The news is downright bleak and the administration (“last throes”) is at wits’ end trying to convince us otherwise. Enter Republican PR firm Russo Marsh & Rogers, who conjured up an Armstrong Williams-meets-Joseph Goebbels “Truth Tour” of conservative talk radio personalities. The delegation will spend a week in Iraq generating stories with a positive slant. “The reason why we are doing it is we are sick and tired of seeing and hearing headlines about our defeat in Iraq,” explained Melanie Morgan, a San Francisco radio host. “War is war, and it’s dangerous. At the same time, there is success and there is a mainstream media that is determined to shut out that success.” The contingent is not some “crop of ‘pinkos’,” ranted another member. “We are Americans first and journalists second.”
While fake reporters trundle off to Baghdad, real journalists are getting thrown in jail. Judith Miller left The New York Times for The Alexandria Detention Center after refusing to divulge her source on the Valerie Plame story, which, ironically, she never even wrote. Bob Novak, who first published Plame’s CIA affiliation, and Time Inc.’s Matt Cooper, whose publisher had already caved in to authorities, avoided jail time by cravenly giving up Karl Rove as their source. With the vast White House machinery under his thumb, Karl hardly needs protection from some federal shield law, but then again, does anyone relish being outed?
Certainly not Rep. Randy “Duke” Cunningham (R-CA), whose open hostility to gays –describing a proctologic procedure as “just not natural, unless maybe you’re Barney Frank,” and lambasting Democrats for putting “homos in the military” — serves to obfuscate his own sexual disarray. The Duke, apparently, was the thinly veiled subject of a Gay Pride forum presentation by Elizabeth Birch, executive director of the Human Rights Campaign. Birch told of meeting a conservative Republican congressman averse to same-sex rights who surprisingly ushered his staff members out of his Capitol Hill office, closed the door, and asked Birch about her homosexuality: “You know, how do you know you’re that way?” Birch then recalled that the congressman, flanked by walls festooned with whips and guns, confessed, “Because I’ve loved men.” Harmony Allen, Cunningham’s press secretary, decried, “He is a heterosexual. He never had guns on his walls!” No mention, oddly, of the whips.

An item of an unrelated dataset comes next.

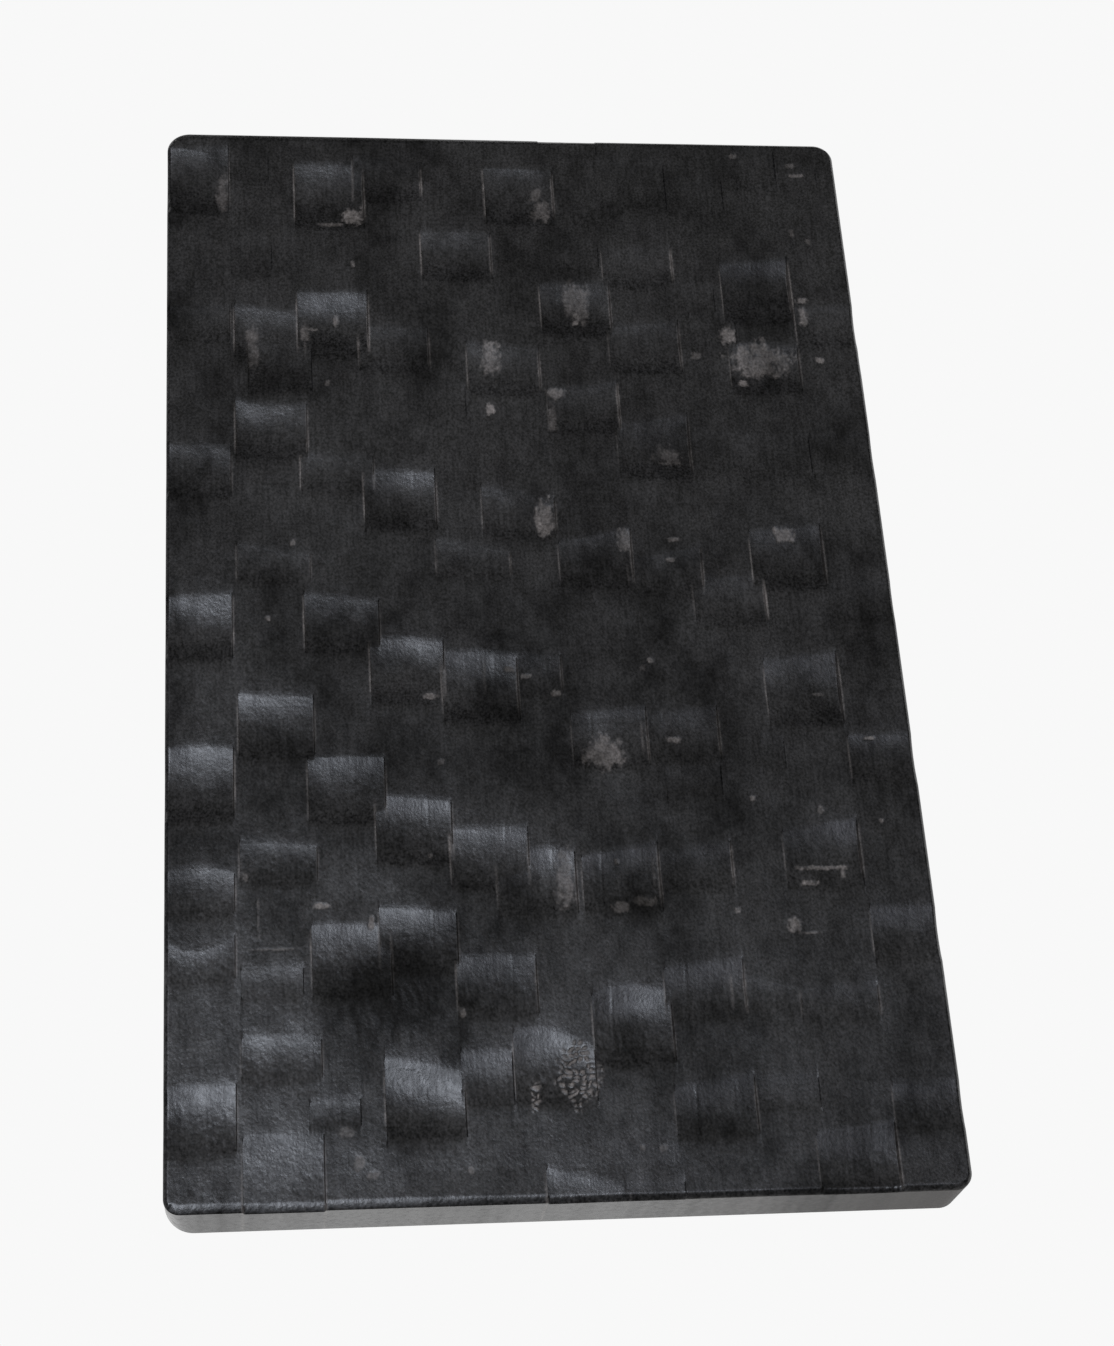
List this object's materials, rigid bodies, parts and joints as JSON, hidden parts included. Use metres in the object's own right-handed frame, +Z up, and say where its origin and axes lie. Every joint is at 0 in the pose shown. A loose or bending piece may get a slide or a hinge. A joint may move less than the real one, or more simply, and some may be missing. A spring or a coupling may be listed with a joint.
{
  "type": "scooped wooden board",
  "caption": "Rectangular board of edge-glued staves, rounded at its corners and edges, with staggered scoops carved across its top and a charcoal-black finish.",
  "frame": {"origin": "middle of the board's flat underside, on the surface it lies on", "axes": "+X across the staves to the right, +Y along the staves away from the front edge, +Z up out of the carved top"},
  "size_m": [0.3, 0.488, 0.027],
  "materials": {
    "charcoal_wood": "satin"
  },
  "bodies": {
    "root": {"stave_01": "charcoal_wood", "stave_02": "charcoal_wood", "stave_03": "charcoal_wood", "stave_04": "charcoal_wood", "stave_05": "charcoal_wood", "stave_06": "charcoal_wood", "stave_07": "charcoal_wood", "stave_08": "charcoal_wood", "stave_09": "charcoal_wood", "stave_10": "charcoal_wood", "stave_11": "charcoal_wood"}
  },
  "joints": []
}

When the FBI raided Cunningham’s house this week, agents weren’t scrutinizing his decorating schemes. Rather they were investigating schemes of a more remunerative nature, namely graft and tax evasion. Last week we recounted how Cunningham sold his house to a defense contractor at a hefty premium and then awarded huge Pentagon contracts as a quid pro quo. New evidence reveals that the representative sold a $200,000 boat to one Thomas Kontogiannis for $600,000. Kontogiannis, who in 2002 pled guilty to bribery and bid-rigging related to New York City computer contracts, never took title to the vessel but subsequently financed Duke’s new house. Mr. K bristled at suggestions of influence peddling: “Why would I do that? I don’t need the man,” he insisted shortly before acknowledging that the Congressman offered to help wrangle a presidential pardon for his earlier crimes. The silver lining in all of this is Cunningham’s chance, if convicted, to finally resolve the sexual conflict raging inside him by turning his ass into the parking lot for cellblock “C”.